Gasoline for March delivery advanced 2.59 cents, or 0.9 percent, to settle at $3.0374 a gallon.

The retail price for regular gasoline, averaged nationwide, rose 1 cent to $3.533 a gallon, the highest level since Oct. 29, AAA said today on its website. Costs have climbed 7.3 percent this year and are 1.6 percent more than a year ago.



Wheat fell, capping the longest slump in seven weeks, on speculation that U.S. stockpiles are higher than the government estimated last month.

Wheat futures for March delivery slumped 0.7 percent to settle at $7.575 a bushel on the Chicago Board of Trade. The price dropped for the fourth straight session, the longest slump since mid-December.

Corn futures for March delivery fell 0.7 percent to close at $7.29 a bushel, the biggest drop for a most-active contract since Jan. 23.

Soybean futures for March delivery rose 0.5 percent to $14.955 a bushel.

Grain markets: NI GRMKTS


Hog futures fell, capping the longest slump this year, on signs that U.S. pork supplies are outpacing demand.
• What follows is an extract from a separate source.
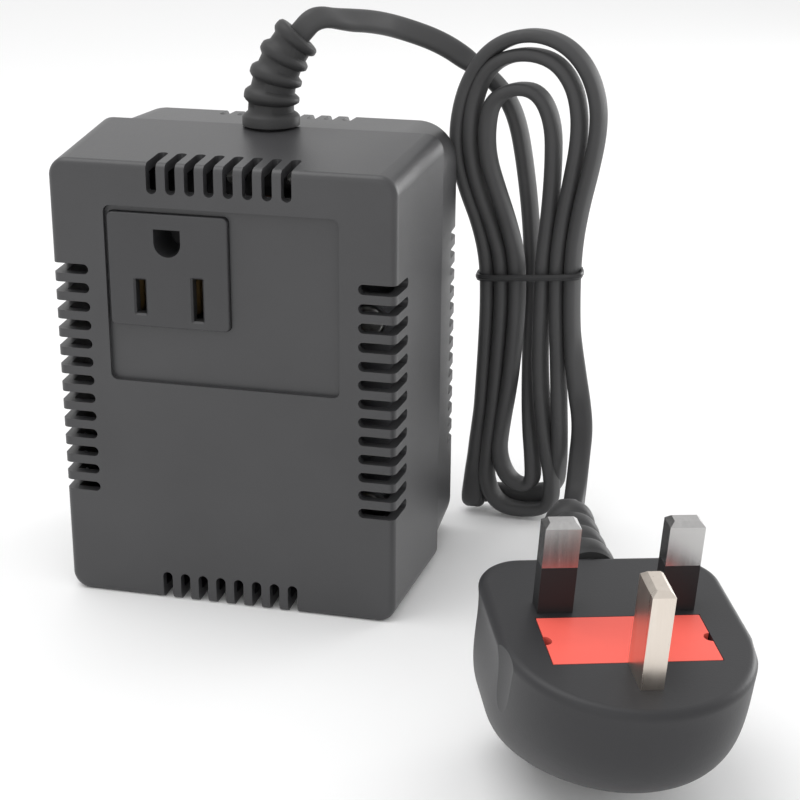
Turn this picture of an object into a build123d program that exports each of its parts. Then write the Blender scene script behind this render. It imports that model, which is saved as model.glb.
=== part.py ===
"""A travel voltage converter: a two-shell case with a transformer and an outlet, on a corded three-pin plug.

Millimetres. X is to the right seen from the outlet, Y goes back from it and Z is up.
The origin is at the middle of the case's footprint.
"""
import os
from math import cos, hypot, pi, radians, sin, sqrt, tan

from build123d import *

# Case shells
face_width = 75.0
face_height = 99.0
front_depth = 33.5
rear_depth = 21.5
side_draft = 2.5
rear_draft = 0.6
seam_ledge = 0.3
front_corner = 4.0
rear_corner = 9.0
front_edge_radius = 1.5
rear_edge_radius = 3.0
case_wall = 2.2
tongue_thickness = 1.0
tongue_height = 1.6
tongue_root = 2.0
tongue_gap = 0.15
underside_trim = 0.1

# Vent slots round the edges
vent_width = 2.2
vent_pitch = 4.15
vents_across = 8
vents_up = 13
vents_middle_height = 50.5
vent_on_face_side = 8.0
vent_on_face_end = 6.4
vent_on_side = 8.5
vent_on_rear = 5.0

# Label recess in the face, with a pad behind it that keeps the wall's thickness
label_width = 51.0
label_height = 38.5
label_middle_height = 70.5
label_depth = 1.2
label_corner = 1.5
pad_margin = 3.0

# Outlet block
outlet_width = 26.5
outlet_height = 24.6
outlet_middle_x = -11.6
outlet_middle_height = 76.1
outlet_depth = 10.5
outlet_corner = 1.2
outlet_flange = 2.0
outlet_flange_thickness = 1.6
outlet_front_wall = 2.6
blade_spacing = 12.7
blade_row_height = 70.3
short_slot_height = 7.4
tall_slot_height = 9.2
slot_width = 2.2
slot_lead_in = 0.4
earth_hole_width = 5.9
earth_hole_rise = 11.9
contact_pocket_width = 6.0
contact_pocket_height = 11.0
contact_gap = 1.6
contact_leaf = 0.5
contact_height = 8.0
contact_length = 6.5
contact_tail_height = 3.0
contact_tail_length = 5.0
outlet_cover_thickness = 1.6

# Transformer
core_width = 66.0
core_height = 55.0
core_limb = 22.0
core_stack = 22.0
core_boss_gap = 0.8
coil_outlet_gap = 0.2
core_hole = 4.2
bobbin_wall = 1.2
bobbin_gap = 0.2
primary_thickness = 3.4
secondary_thickness = 2.2
tape_thickness = 0.4
flange_reach = 18.7
cutout_width = 9.0
cutout_height = 13.0
cutout_thickness = 3.6
cutout_radius = 1.0

# Screws
case_screw_x = 31.5
case_screw_low = 8.5
case_screw_high = 92.0
boss_diameter = 7.0
rear_boss_diameter = 8.4
screw_diameter = 3.0
screw_head_diameter = 5.6
screw_head_height = 2.0
screw_bite = 9.0
counterbore_depth = 13.0
core_post_diameter = 8.0
core_screw_diameter = 4.0
core_screw_head_diameter = 7.0
core_screw_head_height = 2.4
core_screw_bite = 8.5
driver_slot_width = 0.8
driver_slot_depth = 0.9
screw_gap = 0.05

# Cord: a flat twin flex
cord_width = 5.2
cord_thickness = 3.0
twist_steps = 6
wire_radius = 0.9
wire_bend = 2.5
wire_spacing = 2.1
plug_wire_reach = 2.4
plug_wire_bend = 1.1

# Gland: the ribbed strain relief in the top of the seam
gland_x = 1.1
gland_base_diameter = 12.7
gland_tip_diameter = 10.6
gland_root_diameter = 10.4
gland_root_tip_diameter = 9.0
gland_base_height = 2.4
gland_straight = 0.6
gland_bend_radius = 25.0
gland_bend_angle = 42.0
gland_bend_heading = 18.0
gland_ribs = 4
gland_groove_share = 0.5
gland_neck_diameter = 9.0
gland_flange_diameter = 12.0
gland_flange_height = 1.6
gland_seat_gap = 0.1

# Cord clamp inside the case
clamp_width = 20.0
clamp_height = 5.0
clamp_top = 93.5
clamp_cover = 2.2
clamp_screw_spacing = 14.0
clamp_screw_diameter = 2.5
clamp_screw_head = 4.4
clamp_screw_head_height = 1.5
inner_cord_bottom = 86.0
fit_gap = 0.1

# Hank: three loops in one layer that leans on the case, and the lead behind it
hank_foot_y = 36.8
hank_lean = 3.6
hank_turns = 3
lead_layer = 5.7
floor_gap = 0.12
waist_height = 63.5
waist_middle_x = 55.7
waist_step = 3.55
low_step = 3.7
low_left_x = 49.3
low_lead_x = 57.1
low_height = 24.0
high_left_x = 46.6
high_left_step = 4.1
high_right_x = 61.1
high_right_step = 4.45
high_height = 98.5
crown_heights = (106.5, 114.2, 120.1)
fold_step = 4.2
fold_extra = 1.5
fold_shares = (0.5, 0.47, 0.42)
lead_start_x = 40.4
lead_start_height = 112.2
lead_start_heading = -34.0
lead_in_x = 52.6
lead_in_height = 94.9
lead_in_heading = -80.0
climb_top = 31.0
tail_start_height = 33.0
tail_gap = 0.5

# Routes of the free stretches, from end to end, in millimetres in the case's frame
lead_route = [
    (15.5, 15.5, 123.7),
    (20.0, 22.0, 122.8),
    (24.6, 29.0, 120.8),
]
lead_first_run = 5.4
lead_last_run = 9.0
tail_route = [
    (69.2, 31.0, 12.0),
    (69.9, 22.0, 8.6),
    (71.2, 10.0, 8.6),
    (72.6, -3.0, 14.0),
    (73.8, -15.5, 24.0),
]
tail_first_run = 8.5
tail_last_run = 7.5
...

Cattle were little changed.

Hog futures for April settlement dropped 0.7 percent to close at 87.7 cents a pound on the Chicago Mercantile Exchange, the third straight decline and the longest slump since Dec. 31. Prices have lost 1.8 percent since Jan. 31.

Cattle futures for April delivery rose less than 0.1 percent to settle at $1.323 a pound on the CME.

Feeder-cattle futures for March settlement fell 0.2 percent to close at $1.48525 a pound in Chicago.